Demolition works as a fine companion piece to Vallée’s underrated Wild, another study of how eccentric, immovable personal goals can be employed as an apparatus to transcend depression or self-immolation. Instead of wallowing in histrionic emotion, the film employs levity and humour to disarming effect. Yes, this is essentially the story of “what’s going to bother Jake’s bone-dry tear ducts in the final scene?” but that “journey” is satisfyingly devoid of simplistic life lessons and Little Book of Grief aphorisms. There’s a messiness to the film which coalesces with its characters responses to surroundings and people.

Gyllenhaal – not the most earnestly emotional of actors – has found a perfect role in dead-eyed Davis Mitchell, a hollow shell of degraded humanity who embraces his inner punk while hiding behind a championship-level poker face. Though his newly found truth-teller schtick garners a decent quota of laughs, it masks the deeper issue about what he actual felt about his wife, and whether her death is at all problematic for him. It unlocks him from the pained rigours of his desk job, but the interesting question the film asks is whether death can evoke a skewed sense of happiness and freedom, though still within a framework of empathy.

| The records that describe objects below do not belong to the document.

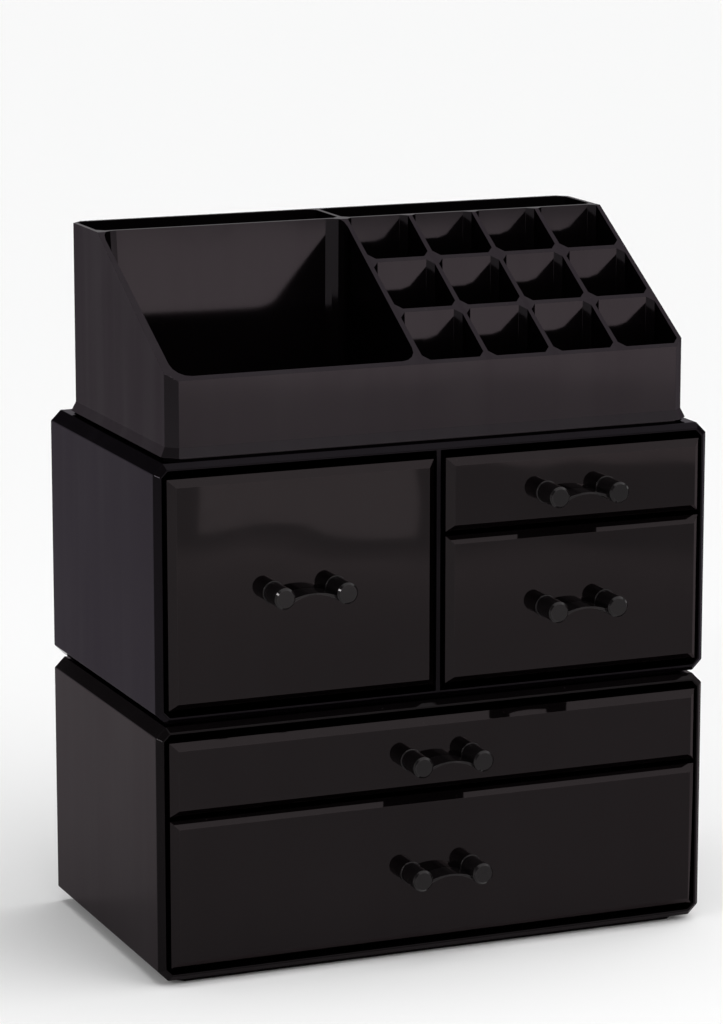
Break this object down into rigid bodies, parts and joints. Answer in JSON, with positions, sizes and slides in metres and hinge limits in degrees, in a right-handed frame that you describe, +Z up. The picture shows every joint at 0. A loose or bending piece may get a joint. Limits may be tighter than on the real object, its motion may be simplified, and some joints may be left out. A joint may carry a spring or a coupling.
{
  "type": "stacking makeup organizer",
  "caption": "Stacking desktop makeup organizer: two chamfered drawer cabinets under an open tray with sloping slots, a wide well and a deep back row for brushes.",
  "frame": {"origin": "centre of the bounding box, on the surface that the bottom cabinet's foot stands on", "axes": "+Z up, -Y towards the person who opens the drawers, +X to that person's right"},
  "size_m": [0.24, 0.1452, 0.2912],
  "materials": {
    "cabinet_plastic": "gloss black, moulded",
    "tray_plastic": "gloss black, moulded, a little duller than the drawers",
    "drawer_plastic": "gloss black, polished fronts",
    "handle_plastic": "gloss black"
  },
  "bodies": {
    "bottom_unit": {"bottom_cabinet": "cabinet_plastic"},
    "middle_unit": {"middle_cabinet": "cabinet_plastic"},
    "tray_unit": {"top_tray": "tray_plastic"},
    "bottom_shallow": {"bottom_shallow_drawer": "drawer_plastic", "bottom_shallow_handle": "handle_plastic"},
    "bottom_deep": {"bottom_deep_drawer": "drawer_plastic", "bottom_deep_handle": "handle_plastic"},
    "middle_shallow": {"middle_shallow_drawer": "drawer_plastic", "middle_shallow_handle": "handle_plastic"},
    "middle_deep": {"middle_deep_drawer": "drawer_plastic", "middle_deep_handle": "handle_plastic"},
    "middle_tall": {"middle_tall_drawer": "drawer_plastic", "middle_tall_handle": "handle_plastic"}
  },
  "joints": [
    {"name": "middle_cabinet_lift", "type": "slide", "parent": "bottom_unit", "child": "middle_unit", "axis": [0, 0, 1], "range_m": [0, 0.06]},
    {"name": "tray_lift", "type": "slide", "parent": "middle_unit", "child": "tray_unit", "axis": [0, 0, 1], "range_m": [0, 0.06]},
    {"name": "bottom_shallow_drawer_slide", "type": "slide", "parent": "bottom_unit", "child": "bottom_shallow", "axis": [0, -1, 0], "range_m": [0, 0.1]},
    {"name": "bottom_deep_drawer_slide", "type": "slide", "parent": "bottom_unit", "child": "bottom_deep", "axis": [0, -1, 0], "range_m": [0, 0.1]},
    {"name": "middle_shallow_drawer_slide", "type": "slide", "parent": "middle_unit", "child": "middle_shallow", "axis": [0, -1, 0], "range_m": [0, 0.1]},
    {"name": "middle_deep_drawer_slide", "type": "slide", "parent": "middle_unit", "child": "middle_deep", "axis": [0, -1, 0], "range_m": [0, 0.1]},
    {"name": "middle_tall_drawer_slide", "type": "slide", "parent": "middle_unit", "child": "middle_tall", "axis": [0, -1, 0], "range_m": [0, 0.1]}
  ]
}
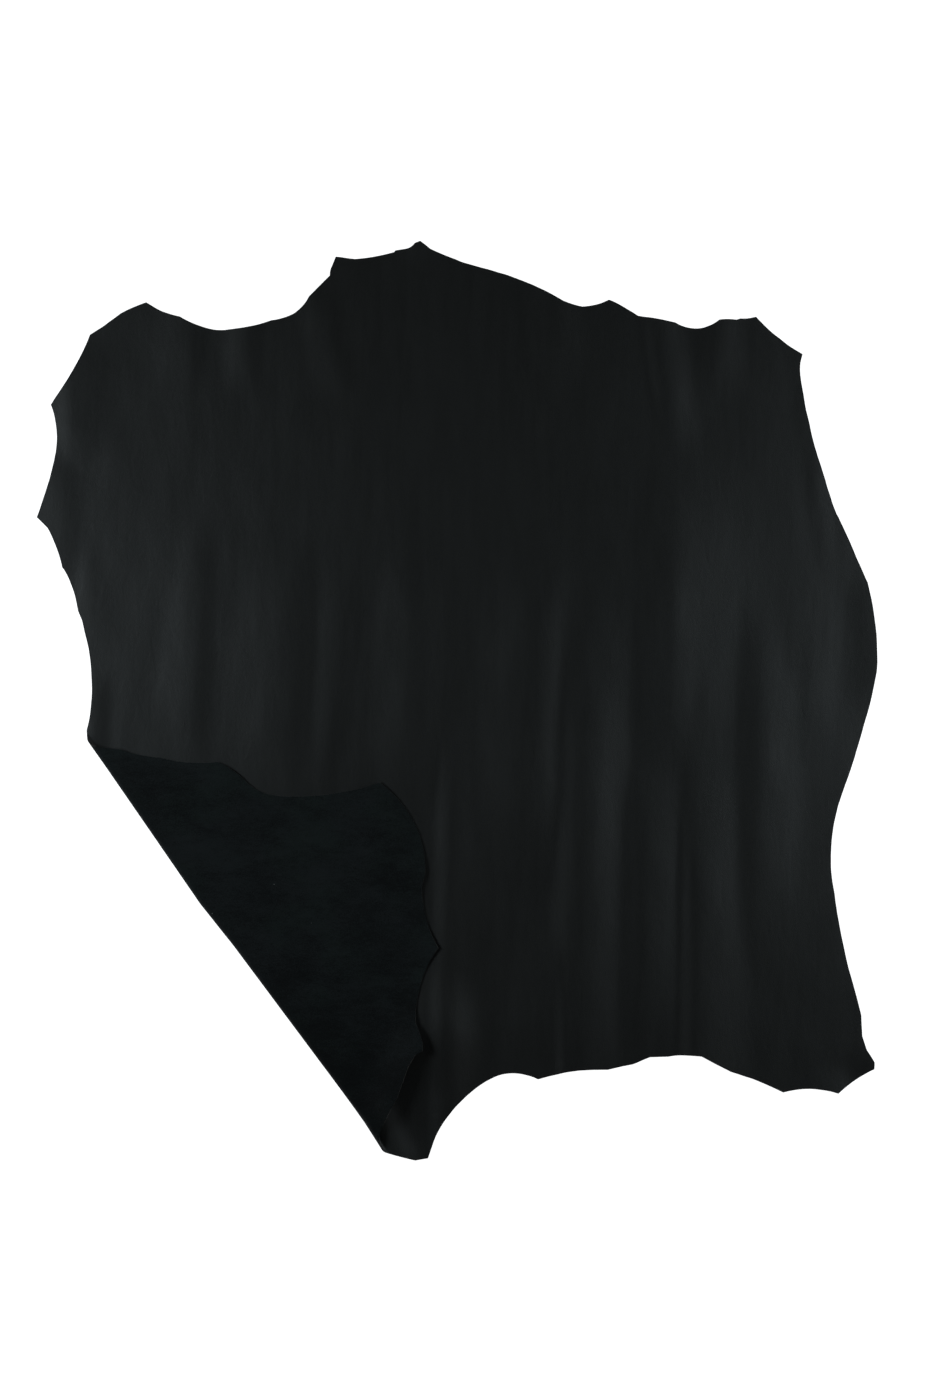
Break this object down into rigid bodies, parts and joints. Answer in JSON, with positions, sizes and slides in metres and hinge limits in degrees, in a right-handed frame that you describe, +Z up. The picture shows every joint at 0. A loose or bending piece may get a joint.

The film’s loose structure allows Vallée to make it feel like a narrative patchwork, with tiny asides sewn in between the larger blocks of narrative. If the film has a fault it’s that it’s far too glibly judgmental about 1 per centers, and while that might work for some as satisfying, class-baiting grist to the mill, it’s so open and careful with its characterisations elsewhere, that it means that that Davis doesn’t really have anyone substantial to bounce off of.